Collected data:
^^^^^^^^
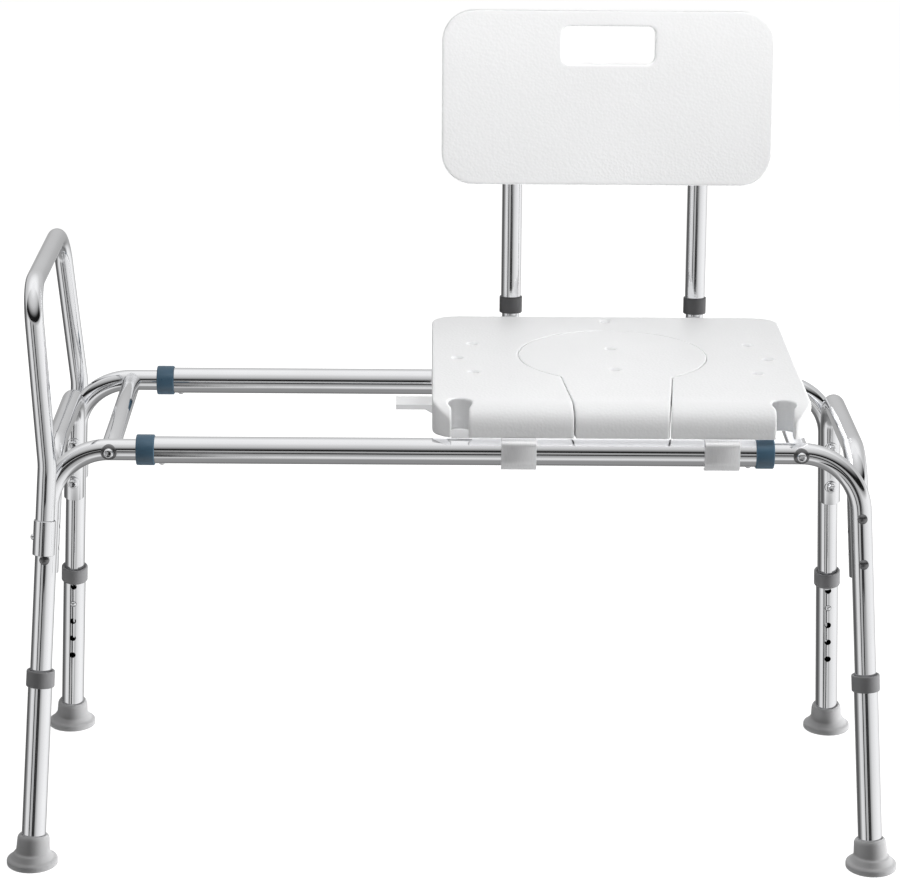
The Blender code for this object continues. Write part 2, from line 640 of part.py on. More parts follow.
def build_seat():
    low = SEAT_BOTTOM_Z
    high = SEAT_TOP_Z
    seat = seat_plate("seat_panel", seat_outline(0.0), low, high, WHITE)
    ease = seat.modifiers.new("soft_edge", 'BEVEL')
    ease.width = 0.006
    ease.segments = 2
    ease.limit_method = 'ANGLE'
    ease.angle_limit = math.radians(60)
    cut(seat, front_round_cutter("seat_front_round"))
    cut(seat, seat_plate("seat_opening", insert_outline(INSERT_GAP), low - 0.01, high + 0.01))
    cut(seat, hollow_of_seat())
    for side, sign in SIDES.items():
        cut(seat, seat_plate("notch_" + side, notch_outline(sign, 0.0), low - 0.01, high + 0.01))
    for i, offset in enumerate(SEAT_DRAINS):
        cut(seat, drain(f"seat_drain_{i + 1}", offset, low - 0.01, high + 0.01))
    for side, sign in SIDES.items():
        vent = Vector((SEAT_X + sign * 0.130, -0.120, low))
        cut(seat, round_cutter("seat_vent_" + side, 0.003, -0.01, 0.01, vent, Vector((0, 0, 1)), steps=8))


def hollow_of_seat():
    """The blow-moulded seat's inner space, around the opening, the notches and the drains."""
    low = SEAT_BOTTOM_Z + SEAT_SKIN
    high = SEAT_TOP_Z - SEAT_SKIN
    skin = SEAT_SKIN
    half = SEAT_WIDTH / 2 - 0.010
    outline = rounded_rectangle(-half, SEAT_FRONT_Y + 0.026, half, SEAT_BACK_Y - 0.010, 0.020, 3)
    hollow = seat_plate("seat_hollow", outline, low, high)
    keep = insert_outline(skin)
    cut(hollow, seat_plate("keep_opening", keep, low - 0.01, high + 0.01))
    for side, sign in SIDES.items():
        cut(hollow, seat_plate("keep_notch_" + side, notch_outline(sign, skin), low - 0.01, high + 0.01))
    for i, offset in enumerate(SEAT_DRAINS):
        cut(hollow, drain(f"keep_drain_{i + 1}", offset, low - 0.01, high + 0.01, grow=skin))
    return hollow


def build_insert():
    low = SEAT_BOTTOM_Z
    high = SEAT_TOP_Z
    insert = seat_plate("seat_insert", insert_outline(0.0), low, high, WHITE)
    cut(insert, front_round_cutter("insert_front_round"))
    hollow = seat_plate("insert_hollow", arc(0.0, INSERT_LOBE_Y, INSERT_LOBE_RADIUS - 0.008, 0, 337.5, 15),
                        low + SEAT_SKIN, high - SEAT_SKIN)
    for i, offset in enumerate(INSERT_DRAINS):
        cut(hollow, drain(f"keep_insert_drain_{i + 1}", offset, low - 0.01, high + 0.01, grow=SEAT_SKIN))
    cut(insert, hollow)
    for i, offset in enumerate(INSERT_DRAINS):
        cut(insert, drain(f"insert_drain_{i + 1}", offset, low - 0.01, high + 0.01))
    vent = Vector((SEAT_X + 0.05, INSERT_LOBE_Y, low))
    cut(insert, round_cutter("insert_vent", 0.003, -0.01, 0.01, vent, Vector((0, 0, 1)), steps=8))


# ---------------------------------------------------------------- slide brackets
def build_slide_bracket(name, x):
    """Folded plate under the seat that hooks around the outer side of both rails."""
    half = BRACKET_THICKNESS / 2
    wall = RAIL_SPREAD + RAIL_RADIUS + BRACKET_RAIL_GAP + half
    plate_z = RAIL_HEIGHT + RAIL_RADIUS + BRACKET_RAIL_GAP + half
    lip_z = RAIL_HEIGHT - RAIL_RADIUS - BRACKET_RAIL_GAP - half
    round_radius = 0.009
    side = [Vector((0, wall - BRACKET_LIP_LENGTH, lip_z)), Vector((0, wall, lip_z)), Vector((0, wall, plate_z))]
    hook = bent_path(side + [Vector((0, 0, plate_z))], [round_radius, 0.003], [4, 2])[:-1]
    path = [Vector((0, -p.y, p.z)) for p in hook] + hook[::-1]
    mesh = bpy.data.meshes.new("slide_bracket_" + name)
    shape = bmesh.new()
    lines = []
    for offset in (-BRACKET_WIDTH / 2, BRACKET_WIDTH / 2):
        lines.append([shape.verts.new((offset, p.y, p.z)) for p in path])
    for i in range(len(path) - 1):
        shape.faces.new((lines[0][i], lines[1][i], lines[1][i + 1], lines[0][i + 1]))
    bmesh.ops.recalc_face_normals(shape, faces=shape.faces)
    shape.to_mesh(mesh)
    shape.free()
    bracket = add_object("slide_bracket_" + name, mesh, Vector((x, 0, 0)), finish=SATIN)
    skin = bracket.modifiers.new("plate", 'SOLIDIFY')
    skin.thickness = BRACKET_THICKNESS
    skin.offset = 0.0
    skin.use_even_offset = True


# ---------------------------------------------------------------- backrest
def back_up():
    return Vector((0, math.sin(BACK_LEAN), math.cos(BACK_LEAN)))


def rearward():
    return Vector((0, math.cos(BACK_LEAN), -math.sin(BACK_LEAN)))


def back_place(x, rise, forward=0.0):
    """A point on the leaning upright: rise is measured from the collar's middle."""
    towards_front = Vector((0, -math.cos(BACK_LEAN), math.sin(BACK_LEAN)))
    return Vector((x, BACK_SUPPORT_Y, BACK_COLLAR_Z)) + back_up() * rise + towards_front * forward


def build_back_support(name, x):
    """L-shaped tube from the slide bracket, up behind the seat and into the back tube."""
    bracket_end = RAIL_SPREAD + RAIL_RADIUS + BRACKET_RAIL_GAP + BRACKET_THICKNESS + FIT_GAP
    start = Vector((x, bracket_end, BACK_SUPPORT_Z))
    corner = back_place(x, (BACK_SUPPORT_Z - BACK_COLLAR_Z) / back_up().z)
    top = back_place(x, BACK_SUPPORT_TOP)
    path = bent_path([start, corner, top], [BACK_SUPPORT_BEND], [5])
    support = pipe("back_support_" + name, path, HANDLE_RADIUS, ROUND_STEPS, ALUMINIUM)
    cut(support, round_cutter("support_bore_" + name, 0.0096, -0.075, 0.01, top, back_up()))
    button_hole(support, "support_hole_" + name, back_place(x, BACK_BUTTON_RISE), rearward(), 0.004, 0.014)


def build_back_tube(name, x):
    """Upper back tube with its collar and spring button. It lifts off the back support."""
    low = 0.0015 - BACK_COLLAR_LENGTH / 2 + 0.001
    tube = turned_tube("back_tube_" + name, FRAME_TUBE_RADIUS, BACK_TUBE_BORE, low, BACK_TUBE_TOP, RING_STEPS,
                       back_place(x, 0.0), back_up(), ALUMINIUM)
    place = back_place(x, BACK_BUTTON_RISE)
    button_hole(tube, "back_tube_hole_" + name, place, rearward(), 0.008, 0.018)
    button("back_button_" + name, place, rearward(), BACK_TUBE_BORE - 0.0001, FRAME_TUBE_RADIUS + BUTTON_PROUD)
    half = BACK_COLLAR_LENGTH / 2
    lip_top = low - FIT_GAP
    profile = [(BACK_COLLAR_RADIUS - 0.0010, half), (BACK_COLLAR_RADIUS, half - 0.001),
               (BACK_COLLAR_RADIUS, -half + 0.001), (BACK_COLLAR_RADIUS - 0.0010, -half),
               (HANDLE_RADIUS + 0.0004, -half), (HANDLE_RADIUS + 0.0004, lip_top),
               (FRAME_TUBE_RADIUS + 0.0004, lip_top), (FRAME_TUBE_RADIUS + 0.0004, half)]
    turned("back_collar_" + name, profile, RING_STEPS, back_place(x, 0.0), back_up(), GREY, closed=True)


def build_backrest():
    """Hollow moulded panel in front of the back tubes, with a hand slot near its top."""
    forward = FRAME_TUBE_RADIUS + FIT_GAP + BACKREST_THICKNESS / 2
    middle = back_place(sum(BACK_X) / 2, BACKREST_BOTTOM + BACKREST_HEIGHT / 2, forward)
    turn = Matrix.Rotation(-BACK_LEAN, 3, 'X') @ Matrix.Rotation(math.radians(90), 3, 'X')
    half_w = BACKREST_WIDTH / 2
    half_h = BACKREST_HEIGHT / 2
    outline = rounded_rectangle(-half_w, -half_h, half_w, half_h, BACKREST_CORNER_RADIUS, 6)
    panel = flat_outline("backrest", outline, BACKREST_THICKNESS, middle, turn, WHITE)
    ease = panel.modifiers.new("soft_edge", 'BEVEL')
    ease.width = 0.005
    ease.segments = 2
    ease.limit_method = 'ANGLE'
    ease.angle_limit = math.radians(60)
    rim = 0.010
    hollow = flat_outline("backrest_hollow",
                          rounded_rectangle(-half_w + rim, -half_h + rim, half_w - rim, half_h - rim, 0.030, 4),
                          BACKREST_THICKNESS - 2 * SEAT_SKIN, middle, turn)
    slot_y = half_h - HAND_SLOT_BELOW_TOP
    for name, target, grow in (("keep_hand_slot", hollow, SEAT_SKIN), ("hand_slot", panel, 0.0)):
        half_slot_w = HAND_SLOT_WIDTH / 2 + grow
        half_slot_h = HAND_SLOT_HEIGHT / 2 + grow
        slot = rounded_rectangle(-half_slot_w, slot_y - half_slot_h, half_slot_w, slot_y + half_slot_h, 0.012, 3)
        cut(target, flat_outline(name, slot, BACKREST_THICKNESS + 0.02, middle, turn))
    cut(panel, hollow)
    vent = middle + turn @ Vector((0.0, -half_h + 0.030, -BACKREST_THICKNESS / 2))
    cut(panel, round_cutter("backrest_vent", 0.003, -0.006, 0.006, vent, turn @ Vector((0, 0, 1)), steps=8))


# ---------------------------------------------------------------- seat lock
def build_lock():
    """Finger lever under the seat's left edge, its pivot and housing, and the plunger it draws back."""
    housing = block("lock_housing", HOUSING_MIN, HOUSING_MAX, WHITE)
    half = LEVER_WIDTH / 2
    pivot = Vector((LEVER_PIVOT_X, LEVER_Y, LEVER_PIVOT_Z))
    cut(housing, block("lever_space", Vector((HOUSING_MIN.x - 0.01, LEVER_Y - half - 0.0005, HOUSING_MIN.z - 0.01)),
                       Vector((LEVER_PIVOT_X + 0.013, LEVER_Y + half + 0.0005, HOUSING_MAX.z + 0.01))))
    across = Vector((0, 1, 0))
    cut(housing, round_cutter("pivot_hole", 0.0029, -half - 0.02, half + 0.02, pivot, across))
    plunger_axis = Vector((PLUNGER_X, 0, RAIL_HEIGHT))
    plunger_back = -0.040
    cut(housing, round_cutter("plunger_hole", PLUNGER_RADIUS + 0.0004, HOUSING_MIN.y - 0.01,
                              plunger_back + 0.008, plunger_axis, across, steps=16))
    nose = -(RAIL_SPREAD - RAIL_RADIUS) + FIT_GAP
    turned("lock_plunger", [(0.0, -nose), (0.0030, -nose - 0.0008), (PLUNGER_RADIUS, -nose - 0.004),
                            (PLUNGER_RADIUS, -plunger_back), (0.0, -plunger_back)], 16, plunger_axis,
           Vector((0, -1, 0)), STEEL)
    turned("lever_pivot", [(0.0, half + 0.009), (0.0024, half + 0.009), (0.0024, -half - 0.009),
                           (0.0, -half - 0.009)], BUTTON_STEPS, pivot, across, STEEL)
    build_lever(pivot, across)


def build_lever(pivot, across):
    """Flat finger paddle with a tapering rib below, in one moulding around the pivot."""
    tip = LEVER_TIP_X - LEVER_PIVOT_X
    top = 0.005
    under = top - LEVER_THICKNESS
    rib_deep = -0.015
    side = [(tip, top), (tip, under), (tip + 0.030, under - 0.001), (tip + 0.052, rib_deep),
            (-0.004, rib_deep + 0.004)] + arc(0.0, 0.0, 0.0075, 250, 405, 6)
    along_y = Matrix(((1, 0, 0), (0, 0, -1), (0, 1, 0)))
    lever = flat_outline("lock_lever", side, LEVER_WIDTH - 0.0006, pivot, along_y, WHITE)
    cut(lever, round_cutter("lever_bore", 0.0028, -LEVER_WIDTH, LEVER_WIDTH, pivot, across))
    for word, sign in (("front", -1), ("rear", 1)):
        inner = sign * 0.0035
        outer = sign * (LEVER_WIDTH / 2 + 0.002)
        low = Vector((tip - 0.002 + pivot.x, pivot.y + min(inner, outer), pivot.z + rib_deep - 0.01))
        high = Vector((pivot.x - 0.012, pivot.y + max(inner, outer), pivot.z + under))
        cut(lever, block("lever_side_" + word, low, high))


# ---------------------------------------------------------------- assembly
def build_bench():
    build_rails()
    for name, corner in CORNERS.items():
        build_rail_collar(name, corner)
        build_rail_button(name, corner)
        build_leg_frame(name, corner)
        build_crossbar_bolt(name, corner)
        build_lower_leg(name, corner)
    for name, side_x in SIDES.items():
        build_crossbar(name, side_x)
        build_bow(name, side_x)
    build_handle()
    build_seat()
    build_insert()
    for name, bracket_x, back_x in zip(SIDES, BRACKET_X, BACK_X):
        build_slide_bracket(name, bracket_x)
        build_back_support(name, back_x)
        build_back_tube(name, back_x)
    build_backrest()
    build_lock()


build_bench()
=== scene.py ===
"""The looks of the bath transfer bench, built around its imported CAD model.

Metres, +Z up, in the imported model's frame: X runs along the rails, -Y is the front.
"""
import json
import math

import bmesh
import bpy
from mathutils import Matrix, Vector

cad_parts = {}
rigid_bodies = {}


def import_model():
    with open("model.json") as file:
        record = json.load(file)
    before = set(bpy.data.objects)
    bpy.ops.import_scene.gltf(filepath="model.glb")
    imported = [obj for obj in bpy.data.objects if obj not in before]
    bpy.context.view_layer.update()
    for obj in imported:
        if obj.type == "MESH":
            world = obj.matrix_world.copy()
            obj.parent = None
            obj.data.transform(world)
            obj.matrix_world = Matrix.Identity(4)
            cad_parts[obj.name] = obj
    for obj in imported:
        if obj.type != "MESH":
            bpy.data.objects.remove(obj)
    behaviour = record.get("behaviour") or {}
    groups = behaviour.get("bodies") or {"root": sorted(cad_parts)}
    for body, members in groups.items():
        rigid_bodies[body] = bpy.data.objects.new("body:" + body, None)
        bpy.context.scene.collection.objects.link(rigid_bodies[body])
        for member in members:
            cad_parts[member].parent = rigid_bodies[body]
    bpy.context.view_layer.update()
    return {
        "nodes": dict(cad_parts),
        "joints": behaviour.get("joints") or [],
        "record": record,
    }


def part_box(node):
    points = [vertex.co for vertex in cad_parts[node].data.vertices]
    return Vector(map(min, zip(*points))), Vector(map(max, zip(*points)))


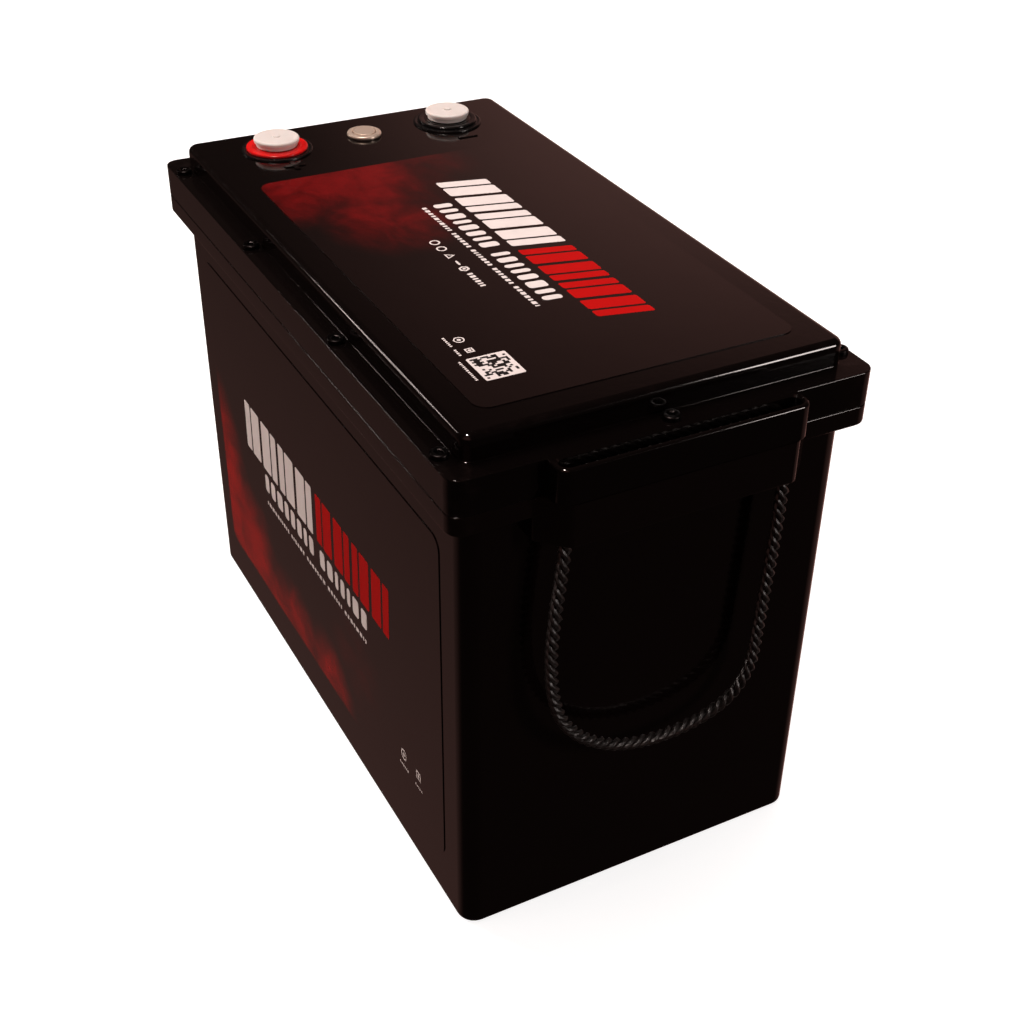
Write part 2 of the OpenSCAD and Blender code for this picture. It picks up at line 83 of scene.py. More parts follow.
# Heights: top of the case's collar, underside of the lid's skirt, the ledge, and the lid's top
COLLAR_Z = 240.6
SKIRT_Z = 241.0
LEDGE_Z = 257.4
TOP_Z = 269.4

FINISH_PREFIX = "finish_"
FINE_LINES = 5200.0  # how close turning marks and woven threads lie
SCREWS = [(x, side * 96.25) for x in (-158.5, -54.0, 54.0, 158.5) for side in (-1, 1)] + [
    (-173.75, 0.0),
    (173.75, 0.0),
]

# Rope: distance of the loop from the middle, its two holes, and the run between them
ROPE_X = 184.0
ROPE_Y = 53.5
RUN_Z = 250.5
BEND_R = 7.5
HOLE_JOIN_Z = 238.0
HOLES = [(end * ROPE_X, side * ROPE_Y) for end in (-1, 1) for side in (-1, 1)]
LUG_Z = 220.0
PIVOT_Z = 213.0
LOOP = [
    (-53.5, 213), (-55, 200), (-57, 180), (-58, 160), (-56, 138), (-50, 121), (-38, 107),
    (-21, 97), (0, 93), (22, 95), (39, 103), (48, 118), (50, 138), (51, 155), (52, 172),
    (53, 192), (53.5, 213),
]


# ---------------------------------------------------------------- settings


def colour_setting(name, description, default):
    return FloatVectorProperty(
        name=name, description=description, default=default, subtype="COLOR", min=0, max=1
    )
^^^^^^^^
◆ Short exercise ◆
Reproduce the lines word for word, starting at the one holding "Write part 2 of" and ending at the final line of the material above.

◆ Solution for this problem ◆
Write part 2 of the OpenSCAD and Blender code for this picture. It picks up at line 83 of scene.py. More parts follow.
# Heights: top of the case's collar, underside of the lid's skirt, the ledge, and the lid's top
COLLAR_Z = 240.6
SKIRT_Z = 241.0
LEDGE_Z = 257.4
TOP_Z = 269.4

FINISH_PREFIX = "finish_"
FINE_LINES = 5200.0  # how close turning marks and woven threads lie
SCREWS = [(x, side * 96.25) for x in (-158.5, -54.0, 54.0, 158.5) for side in (-1, 1)] + [
    (-173.75, 0.0),
    (173.75, 0.0),
]

# Rope: distance of the loop from the middle, its two holes, and the run between them
ROPE_X = 184.0
ROPE_Y = 53.5
RUN_Z = 250.5
BEND_R = 7.5
HOLE_JOIN_Z = 238.0
HOLES = [(end * ROPE_X, side * ROPE_Y) for end in (-1, 1) for side in (-1, 1)]
LUG_Z = 220.0
PIVOT_Z = 213.0
LOOP = [
    (-53.5, 213), (-55, 200), (-57, 180), (-58, 160), (-56, 138), (-50, 121), (-38, 107),
    (-21, 97), (0, 93), (22, 95), (39, 103), (48, 118), (50, 138), (51, 155), (52, 172),
    (53, 192), (53.5, 213),
]


# ---------------------------------------------------------------- settings


def colour_setting(name, description, default):
    return FloatVectorProperty(
        name=name, description=description, default=default, subtype="COLOR", min=0, max=1
    )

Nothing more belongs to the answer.